In the week that’s passed since I saw Melancholia, I’ve found myself not thinking about Melancholia very often. And it isn’t because I disliked Lars von Trier’s depression-as-apocalypse vision of the end of one woman’s world; on the contrary, I was often quite moved by it. When I call to mind certain details and scenes, it’s usually fondly and always in awe of the visual panache with which each and every moment was executed. The problem, then, is that these recollections never come on their own: I have to go searching for them. All the elements are there, but they don’t mesh as well as they could and should. There’s little connective tissue between them, and so the film’s strongest, most beautiful moments are separated from each other like stars.

But oh, those moments: Melancholia is arrestingly rendered from first frame to last, nowhere more so than in its opening montage. Here the end of the world is personal first, planetary second, and seamlessly woven together in breathtaking fashion. What happens after that doesn’t always sustain the same visual and thematic concision (how could it?) and may be viewed in one of two ways: as von Trier shrinking a cosmic event down to the size of one woman’s depression or as him ballooning that depression into a cosmic event of its own. (Or is it both?) As a portrait of self-destructive despondency and the inability—or perhaps even unwillingness—to help oneself, it’s pitch-perfect. Kirsten Dunst is distant, often unlikeable, and rarely dependent on more than her hauntingly expressive face in mournfully conveying Justine’s permeating grief. (Von Trier’s own struggles with depression are fairly well-known at this point and I won’t attempt to psychoanalyze the Danish auteur, but it seems reasonable to assume that the Dunst character is at least based in part on his own life.) Her emotions, which she likens to vines and roots dragging her to the ground as she tries to free herself in vain, are felt all the more heavily in light of the fact that we’re given no sense of the outside world’s reaction: Melancholia is a closed system, solely concerned with how its literally earth-shattering events affect its small cast of central characters.

“I just have one thing to say: enjoy it while it lasts,” Justine’s mother says to her at her wedding; clearly the implications extend beyond marital concerns. Dunst is wonderfully engaging even when she’s detached—and, what’s more, brilliant in subtly showing the ways in which someone as fundamentally unhappy as Justine has to wear two faces throughout the day: one for herself, and one for those from whom she needs or wants to hide her true self—but the film’s second half, which sets its gaze on her older, more stable sister, is to my mind the more compelling of the two. Charlotte Gainsbourg, as Claire, is delicate yet magnetic; the only one who seems truly bothered by the prospect of Earth colliding with Melancholia, she grants the film an otherwise-lacking emotional core to revolve around. She’s terrified where Justine is blasé, and is in some ways the only character who might be thought of as a victim here.

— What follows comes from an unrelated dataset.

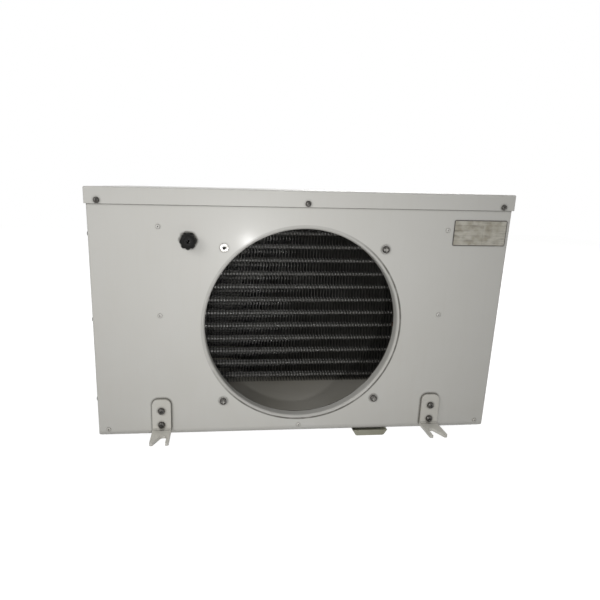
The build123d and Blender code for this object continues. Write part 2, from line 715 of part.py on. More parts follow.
def gland_nut():
    """Clamping nut with a lobed grip, turned on the gland's collar."""
    grip = Circle(gland_nut_core / 2)
    for k in range(gland_nut_lobes):
        angle = 2 * pi * k / gland_nut_lobes
        reach = gland_nut_core / 2 - gland_nut_lobe * 0.4
        grip += Pos(reach * cos(angle), reach * sin(angle)) * Circle(gland_nut_lobe)
    nut = Pos(gland_x, gland_nut_back, gland_z) * Rot(90, 0, 0) * extrude(grip, gland_nut_length)
    cone = ((0, 0), (gland_nut_core / 2, 0), (gland_nut_mouth / 2 + 1.2, -gland_nut_end), (0, -gland_nut_end))
    nut += turned(cone, gland_x, gland_nut_back - gland_nut_length, gland_z)
    nut -= rod(gland_collar / 2 + gland_clearance, gland_x, gland_z,
               gland_nut_back - gland_nut_length, gland_nut_back + 1)
    return nut - rod(gland_nut_mouth / 2, gland_x, gland_z, gland_nut_front - 1, gland_nut_back)


def gland_seal():
    """Rubber bush inside the gland, seen through the nut's mouth."""
    y0 = gland_nut_front + gland_nut_end / 2
    y1 = y_front - gland_flange_height - gland_collar_length - slip
    face = y_front - gland_flange_height - gland_collar_length
    r_in = seal_bore / 2
    r_mouth = gland_nut_mouth / 2 - gland_clearance
    r_plug = gland_bore / 2 - 0.05
    points = (
        (r_in, y0), (r_mouth, y0), (r_mouth, face), (r_plug, face), (r_plug, face + 8), (r_in, face + 8),
    )
    return turned(points, gland_x, 0, gland_z)


def rating_plate():
    plate = RectangleRounded(plate_width, plate_height, 2)
    x, z = x_side - plate_inset - plate_width / 2, z_top - plate_drop - plate_height / 2
    return Pos(x, y_front, z) * Rot(90, 0, 0) * extrude(plate, plate_thickness)


# ---- nodes ---------------------------------------------------------------------------------
export("front_panel", side_screw_holes(front_panel()))
export("rear_frame", side_screw_holes(rear_frame()))
export("top_cover", top_cover())
right_side = side_panel()
export("side_panel_right", right_side)
export("side_panel_left", to_left(right_side))

export("inner_pan", inner_pan())
export("pan_insulation", pan_insulation())
export("outer_pan", outer_pan())
export("drain_spout", drain_spout())
export("drain_locknut", drain_locknut())

right_partition = partition()
export("partition_right", right_partition)
export("partition_left", to_left(right_partition))
right_tube_sheet = tube_sheet()
export("tube_sheet_right", right_tube_sheet)
export("tube_sheet_left", to_left(right_tube_sheet))
export("coil_fins", *coil_fins())
export("coil_tubes", *coil_tubes())
left_joins, right_joins = circuits()
bend_face = x_sheet_out + tube_stub
export("hairpin_bends", *[return_bend(tube_place(*a), tube_place(*b), -bend_face) for a, b in left_joins])
export("return_bends", *[return_bend(tube_place(*a), tube_place(*b), bend_face) for a, b in right_joins])
export("liquid_manifold", manifold(0, liquid_offset, liquid_diameter))
export("suction_header", manifold(1, suction_offset, suction_diameter))
export("pipe_grommets", *[pipe_grommet(*place) for place in pipe_exits])

front_right = foot_bracket()
export("foot_bracket_front_right", front_right)
export("foot_bracket_front_left", to_left(front_right))
export("foot_bracket_rear_right", to_rear(front_right))
export("foot_bracket_rear_left", to_left(to_rear(front_right)))
bolts = [
    pan_screw(x, z, y_front - bracket_thickness, bolt_head, bolt_head_height, bolt_diameter,
              bracket_thickness + 2 * sheet + nut_height + 1)
    for x, z in bolt_places
]
nuts_front = [hex_nut(x, z, y_front + 2 * sheet) for x, z in bolt_places]
nuts_rear = [to_rear(hex_nut(x, z, y_front + sheet)) for x, z in bolt_places]
export("bracket_bolts", *bolts, *[to_rear(bolt) for bolt in bolts])
export("bracket_nuts", *nuts_front, *nuts_rear)

cover_screws = [
    pan_screw(x, z, y_front - sheet, screw_head, screw_head_height, screw_shank, screw_length)
    for x, z in cover_screw_places
]
export("cover_screws", *cover_screws, *[to_rear(screw) for screw in cover_screws])
export("fan_rivet_nuts", *[rivet_nut(x, z) for x, z in fan_places])
export("fan_screws", *[fan_screw(x, z) for x, z in fan_places if (x, z) != empty_fan_place])
export("partition_rivets", *[blind_rivet(x, z, y_front, 2 * sheet) for x, z in partition_rivet_places])
pan_rivets = [blind_rivet(x, z, y_front, 2 * sheet) for x, z in pan_rivet_places]
export("pan_rivets", *pan_rivets, *[to_rear(rivet) for rivet in pan_rivets])


def side_screw(y, z):
    screw = pan_screw(0, 0, 0, screw_head, screw_head_height, screw_shank, screw_length)
    return Pos(x_side, y, z) * Rot(0, 0, 90) * screw


right_screws = [side_screw(y, z) for y, z in side_screw_places]
export("side_screws", *right_screws, *[to_left(screw) for screw in right_screws])
joint_rivets = [blind_rivet(x, z, y_joint - sheet, sheet + tube_sheet_thickness)
                for x, z in joint_rivet_places()]
export("joint_rivets", *joint_rivets, *[to_left(rivet) for rivet in joint_rivets])

export("gland_body", gland_body())
export("gland_locknut", gland_locknut())
export("gland_nut", gland_nut())
export("gland_seal", gland_seal())
export("rating_plate", rating_plate())
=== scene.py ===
"""Looks of a walk-in unit cooler: finishes, lights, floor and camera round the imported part."""

import json
import math

import bpy
from mathutils import Matrix, Vector


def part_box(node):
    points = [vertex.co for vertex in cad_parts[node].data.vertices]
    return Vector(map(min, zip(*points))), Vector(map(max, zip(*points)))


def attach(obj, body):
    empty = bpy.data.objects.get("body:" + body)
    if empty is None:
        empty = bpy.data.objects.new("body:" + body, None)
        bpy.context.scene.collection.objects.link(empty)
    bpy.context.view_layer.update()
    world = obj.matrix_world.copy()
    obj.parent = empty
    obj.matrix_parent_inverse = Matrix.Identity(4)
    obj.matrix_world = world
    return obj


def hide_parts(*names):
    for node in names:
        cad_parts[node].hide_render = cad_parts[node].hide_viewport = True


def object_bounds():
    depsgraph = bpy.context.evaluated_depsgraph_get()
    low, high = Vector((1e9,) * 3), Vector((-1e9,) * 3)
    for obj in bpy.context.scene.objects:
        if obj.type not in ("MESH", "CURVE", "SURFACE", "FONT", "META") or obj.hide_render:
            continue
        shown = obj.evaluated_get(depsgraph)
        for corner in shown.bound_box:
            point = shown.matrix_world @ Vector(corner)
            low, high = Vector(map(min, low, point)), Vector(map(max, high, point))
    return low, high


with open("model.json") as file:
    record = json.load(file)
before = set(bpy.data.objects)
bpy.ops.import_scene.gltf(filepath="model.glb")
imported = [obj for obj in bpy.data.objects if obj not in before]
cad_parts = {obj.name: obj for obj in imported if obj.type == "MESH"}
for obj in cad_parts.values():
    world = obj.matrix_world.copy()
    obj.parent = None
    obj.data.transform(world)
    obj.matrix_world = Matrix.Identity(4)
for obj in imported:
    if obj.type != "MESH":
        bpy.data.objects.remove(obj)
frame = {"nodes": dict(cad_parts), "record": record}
cad_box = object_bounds()

MM = 0.001

# ---------------------------------------------------------------- where things are

low, high = cad_box
plate_low, plate_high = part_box("rating_plate")
fins_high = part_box("coil_fins")[1]
mounts = {m["name"]: Vector(m["pos_m"]) for m in frame["record"]["mounts"]}
opening = mounts["fan_opening"]
panel_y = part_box("foot_bracket_front_left")[1].y

collar_depth = 16 * MM    # from the panel's face to the collar's free rim
bend_reach = 150.5 * MM   # radius where the collar leaves the flat panel
fin_spacing = 5.8 * MM
fin_count = round(2 * fins_high.x / fin_spacing) + 1

# ---------------------------------------------------------------- fastener sizes

screw_head, screw_height, screw_shank = 7.8 * MM, 2.6 * MM, 4.0 * MM
bolt_head, bolt_height, bolt_shank = 10.0 * MM, 3.6 * MM, 5.0 * MM
fan_screw_head, fan_screw_shank = 11.0 * MM, 4.7 * MM
rivet_head, rivet_height, rivet_shank = 6.4 * MM, 1.2 * MM, 3.2 * MM
fastener_gap = 14 * MM    # vertices nearer than this, across the axis, belong to one fastener
ring_segments = 32

# ---------------------------------------------------------------- camera and light sizes

camera_left = 124.9 * MM
camera_above = 205.2 * MM
camera_distance = 610.4 * MM
camera_pan = math.radians(5.08)
camera_tilt = math.radians(-12.01)
camera_roll = math.radians(1.29)
camera_lens = 25.95
camera_shift = (0.072, -0.037)

lamp_left = 43 * MM
lamp_above = 49 * MM
lamp_size = 22 * MM
lamp_power = 1.25
fill_power = 0.92
ambient = 0.14
background_white = 1.0
floor_reach = 3.0
floor_glow = 0.95
floor_tone = (0.3, 0.3, 0.295)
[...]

There’s nevertheless a certain flatness to the apocalyptic proceedings where there should be a suffocating density instead; Melancholia aims to be both sweeping and intimate, but lands somewhere in between.

The film may be seen as one heavenly (or hellish, depending on how you look at it) body belong to a constellation of no fewer than three other films released this year: Nostalgia for the Light, which searches underground for the still-unclaimed bodies of countless victims of the Pinochet regime while simultaneously gazing into the night sky from Chile’s Atacama Desert; Another Earth, which, much like von Trier’s film, concerns a previously-undiscovered planet in extremely close proximity to our own; and The Tree of Life, whose astral chart is of the beginning of the world rather than its end. These celestial underpinnings are for von Trier a means of portraying the futility of human aspirations in the face of the indifference—and, indeed, hostility—of the cosmos, as well as the launching point for an experiential take on our relation to the world. “Life is only on earth,” Justine says, “and not for long.” To think otherwise in the context of von Trier’s film is foolish.

Writing this review has been strange in that, though I liked Melancholia, I mostly find myself able to focus on its shortcomings. Perhaps this is a sort of praise in and of itself, however, as it speaks to how much I expected of it and the fact that its best qualities, like Melancholia itself, are visible to the naked eye. Call it poor expectation management—my hopes were high indeed, especially after Antichrist—if you like, but ultimately this is a film I admire more than I adore. Regardless, allow me to end by saying that I reserve the right to alter or even reverse some of my judgements of the film upon seeing it again later this year. I only fear that simply wanting that to happen won’t be enough to make it so.